The History of diplomatic relations between the United States of America and the Holy See

Introduction by Giulio Andreotti





The new edition of the brilliant study written for 30Days by Ambassador Jim Nicholson on the history of US-Holy See relations is now enriched by two important prefaces, one by the Secretary of State Colin Powell and the other by Cardinal Jean-Louis Tauran. They are evidence not only of the worth of the monograph, but of its utility and relevance.
In July 1963, when President John Kennedy came to Rome on an official visit, I had the opportunity at a restricted breakfast at Palace Taverna of asking him how come the setting up of diplomatic relations between America and Vatican hadn’t yet gone through. He answered me frankly that he would be able to look at the problem were he re-elected. He had to be very careful not to create a “Catholic question”. Unfortunately he did not get a new term of office. Four months after the talks in Rome he was assassinated in Dallas. Many years were to pass before Congress and government got round to elevating the personal representative to ambassador proper. Bill Wilson, a personal friend of President Reagan, did an efficient job in filling a void that had become all the more noticeable as the diplomatic network of and with the Holy See had thickened. Alongside the official envoy, the United States continued to have, with his frequent visits to the Vatican, an unofficial relation through General Vernon Walters who through his variety of briefs always constituted a point of reference and a genuine source of reciprocal information.
During the Second World War the diplomats of countries that had become foes of Italy had to shut themselves up inside the Vatican. That the American one was personal representative of the president without formal accreditation escaped most people, while it seemed pretty anomalous to the experts. But – I remember hearing an analogical remark on the subject – the US was not part of the League of the Nations, in Geneva, conceived by President Wilson, because the Senate had decided against. On the other hand it was well known that, apart from the para-diplomatic representation, a considerable role in keeping in touch was played by the cardinal archbishop of New York Francis Spellman, helped in Italy by Count Enrico Pietro Galeazzi, with the support also of the structure of the Knights of Saint Columbus.

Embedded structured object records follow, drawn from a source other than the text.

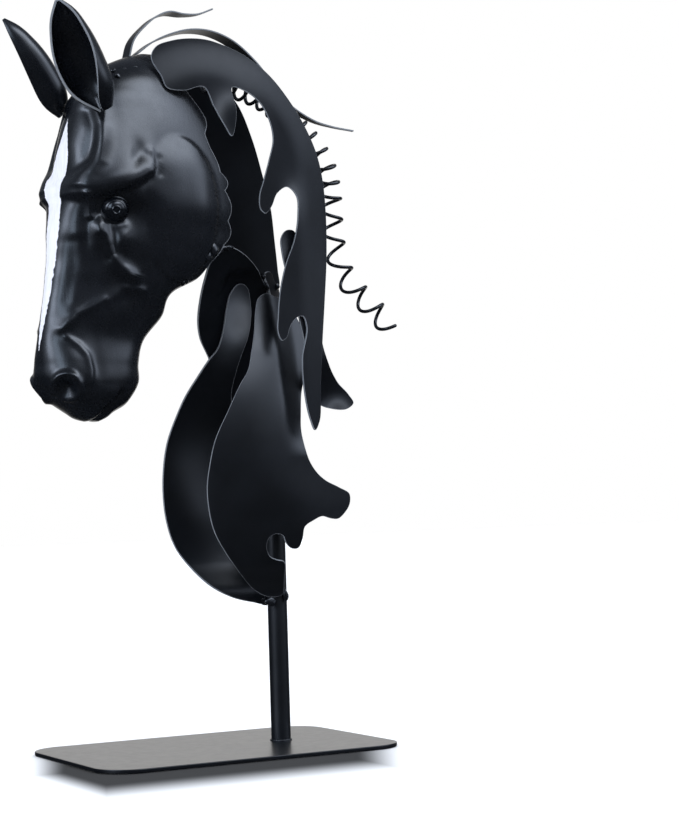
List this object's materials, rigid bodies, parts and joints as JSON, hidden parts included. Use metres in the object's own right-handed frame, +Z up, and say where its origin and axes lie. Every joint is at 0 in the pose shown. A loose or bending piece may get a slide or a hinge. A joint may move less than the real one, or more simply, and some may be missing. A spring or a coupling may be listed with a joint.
{
  "type": "horse head sculpture",
  "caption": "Desk sculpture of a horse's head and neck, made of curved cut sheet steel with a coiled wire mane, on a round rod and a flat base plate.",
  "frame": {"origin": "middle of the base plate's underside", "axes": "the horse looks along -X, its left side is to -Y, +Z is up"},
  "size_m": [0.2147, 0.112, 0.3759],
  "materials": {
    "satin_black_paint": "satin powder coat",
    "glossy_black_paint": "satin to glossy paint, with a white blaze on the face",
    "black_wire_paint": "satin paint"
  },
  "bodies": {
    "root": {"base_plate": "satin_black_paint", "post": "satin_black_paint", "left_chest_plate": "satin_black_paint", "right_chest_plate": "satin_black_paint", "throat_plate": "satin_black_paint", "neck_plate": "satin_black_paint", "neck_tab": "satin_black_paint", "left_mane_plate": "satin_black_paint", "right_mane_lock": "satin_black_paint", "crest_ribbon": "satin_black_paint", "forelock_ribbon": "satin_black_paint", "mane_spring": "black_wire_paint", "head_shell": "glossy_black_paint", "left_ear": "glossy_black_paint", "right_ear": "glossy_black_paint"}
  },
  "joints": []
}
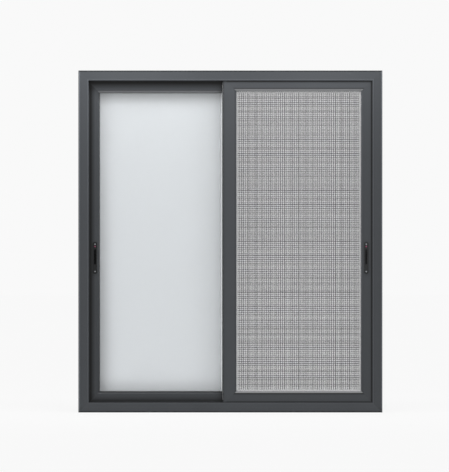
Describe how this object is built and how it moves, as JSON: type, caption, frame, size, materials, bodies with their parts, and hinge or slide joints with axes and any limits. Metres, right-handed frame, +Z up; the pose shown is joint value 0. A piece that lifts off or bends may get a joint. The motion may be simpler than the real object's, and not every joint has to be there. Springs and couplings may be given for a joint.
{
  "type": "horizontal sliding window",
  "caption": "Three-track sliding window in a mitred extruded frame, with two glazed sashes, a sliding insect screen and flush locks on the closing stiles.",
  "frame": {"origin": "middle of the underside of the sill, halfway through the depth of the frame", "axes": "+Z up, +X to the right as seen from the room, +Y from the room side with the insect screen to the outside"},
  "size_m": [1.4, 0.1225, 1.575],
  "materials": {
    "powder_coat": "satin anthracite powder coat on extruded aluminium",
    "lock_metal": "satin dark powder coat on cast zinc",
    "lock_black": "matt black moulded nylon",
    "indicator_red": "glossy dark red moulded plastic",
    "pale_glass": "pale frosted float glass",
    "spacer_bar": "satin mill finish",
    "black_rubber": "matt black seal rubber",
    "screen_cloth": "woven grey insect mesh",
    "pile": "dense grey pile",
    "rib_steel": "brushed stainless strip",
    "wheel_steel": "zinc plated steel",
    "guide_nylon": "moulded nylon",
    "weep_plastic": "moulded anthracite plastic"
  },
  "bodies": {
    "root": {"drain_covers": "weep_plastic", "frame_head": "powder_coat", "frame_left_jamb": "powder_coat", "frame_right_jamb": "powder_coat", "frame_sill": "powder_coat", "front_pile_seals": "pile", "left_sash_bottom_rail": "powder_coat", "left_sash_glass": "pale_glass", "left_sash_glass_gaskets": "black_rubber", "left_sash_glass_spacer": "spacer_bar", "left_sash_glazing_beads": "powder_coat", "left_sash_interlock": "powder_coat", "left_sash_lock_cup": "lock_black", "left_sash_lock_plate": "lock_metal", "left_sash_lock_stile": "powder_coat", "left_sash_meeting_stile": "powder_coat", "left_sash_rollers": "wheel_steel", "left_sash_top_rail": "powder_coat", "lock_buttons": "indicator_red", "rear_pile_seals": "pile", "right_sash_bottom_rail": "powder_coat", "right_sash_glass": "pale_glass", "right_sash_glass_gaskets": "black_rubber", "right_sash_glass_spacer": "spacer_bar", "right_sash_glazing_beads": "powder_coat", "right_sash_interlock": "powder_coat", "right_sash_lock_cup": "lock_black", "right_sash_lock_plate": "lock_metal", "right_sash_lock_stile": "powder_coat", "right_sash_meeting_stile": "powder_coat", "right_sash_rollers": "wheel_steel", "right_sash_top_rail": "powder_coat", "screen_bottom_rail": "powder_coat", "screen_edge_cover": "powder_coat", "screen_lock_cup": "lock_black", "screen_lock_plate": "lock_metal", "screen_lock_stile": "powder_coat", "screen_meeting_stile": "powder_coat", "screen_mesh": "screen_cloth", "screen_rollers": "wheel_steel", "screen_spline": "black_rubber", "screen_top_rail": "powder_coat", "sill_track_caps": "rib_steel", "top_guides": "guide_nylon"}
  },
  "joints": []
}
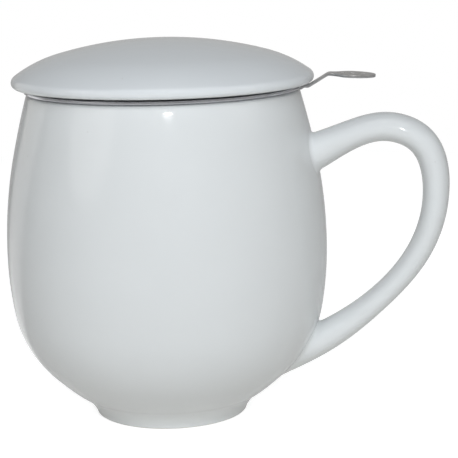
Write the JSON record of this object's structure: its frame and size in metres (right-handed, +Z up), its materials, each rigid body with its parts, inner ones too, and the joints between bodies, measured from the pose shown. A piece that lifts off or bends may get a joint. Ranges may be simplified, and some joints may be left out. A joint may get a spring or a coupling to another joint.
{
  "type": "lidded tea mug with infuser",
  "caption": "Round-bellied porcelain tea mug with an ear handle, a lift-out perforated steel infuser with a side tab, and a loose domed lid.",
  "frame": {"origin": "centre of the foot ring, on the plane that the mug stands on", "axes": "+Z up the mug's axis; +X out along the handle and the lift tab; +Y across, where both halves mirror"},
  "size_m": [0.1241, 0.0898, 0.1057],
  "materials": {
    "porcelain": "clear gloss glaze over off-white porcelain",
    "lid_porcelain": "clear gloss glaze over off-white porcelain",
    "polished_steel": "polished stainless steel",
    "perforated_steel": "satin perforated stainless sheet",
    "tab_steel": "tumbled stainless sheet"
  },
  "bodies": {
    "mug": {"mug_body": "porcelain", "mug_handle": "porcelain"},
    "infuser": {"infuser_rim": "polished_steel", "infuser_wall": "perforated_steel", "infuser_base": "perforated_steel", "infuser_base_band": "polished_steel", "lift_tab": "tab_steel"},
    "lid": {"lid": "lid_porcelain"}
  },
  "joints": [
    {"name": "infuser_lift", "type": "slide", "parent": "mug", "child": "infuser", "axis": [0, 0, 1], "range_m": [0, 0.08]},
    {"name": "lid_lift", "type": "slide", "parent": "infuser", "child": "lid", "axis": [0, 0, 1], "range_m": [0, 0.05]}
  ]
}
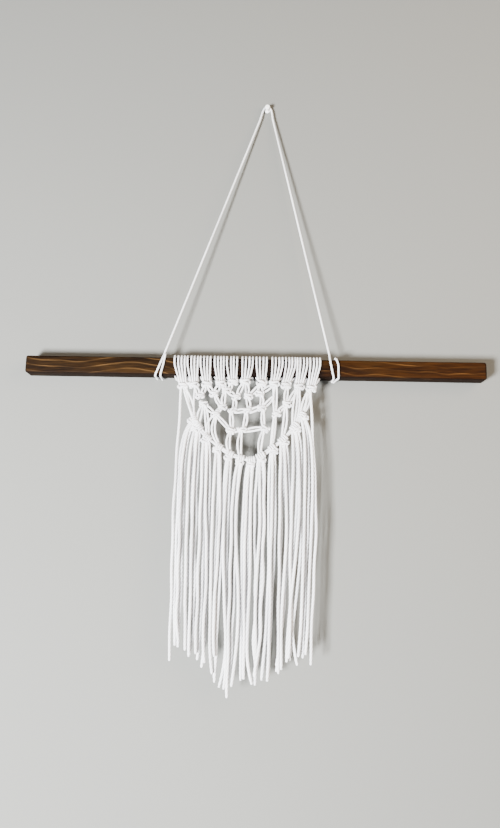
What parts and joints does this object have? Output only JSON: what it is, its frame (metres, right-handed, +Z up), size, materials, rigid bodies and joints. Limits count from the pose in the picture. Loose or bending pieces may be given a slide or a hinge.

Spellman, who had worked in the Vatican Secretariat of State and knew Rome well, was later very useful to us Italians in restoring a connatural friendship with the Americans that Mussolini had damaged and the declaration of war had broken.
During the conflict there was a delicate moment between Washington and the Holy See. The personal representative had passed on the request for a declaration substantially of sympathy if not of support for the Allies in their fight against Hitler, the bitter foe of Christianity. But he was told that the Church, steadfast proponent of peace, never took sides in the course of a war (Benedict XV had been lapidary in defining the First World War as «useless slaughter»). Pius XII added to this call of tradition the forecast that if the Allies won in Europe the Anglo-American allies would not dominate but Stalin. That observation, captiously interpreted as a judgment on the Nazis as the “lesser evil”, was to lead to an unjust campaign that still goes on against Pius XII, described by one American essayist as «Hitler’s Pope».
The careful and shrewd work done by Ambassador Nicholson has been particularly useful during the Iraqi crisis in ensuring that the stance of the Pope, ideologically against wars, has not created a marked differentiation from the tough political initiative of the president in the right.
Ambassador Nicholson has shown himself to be the right man in the right place.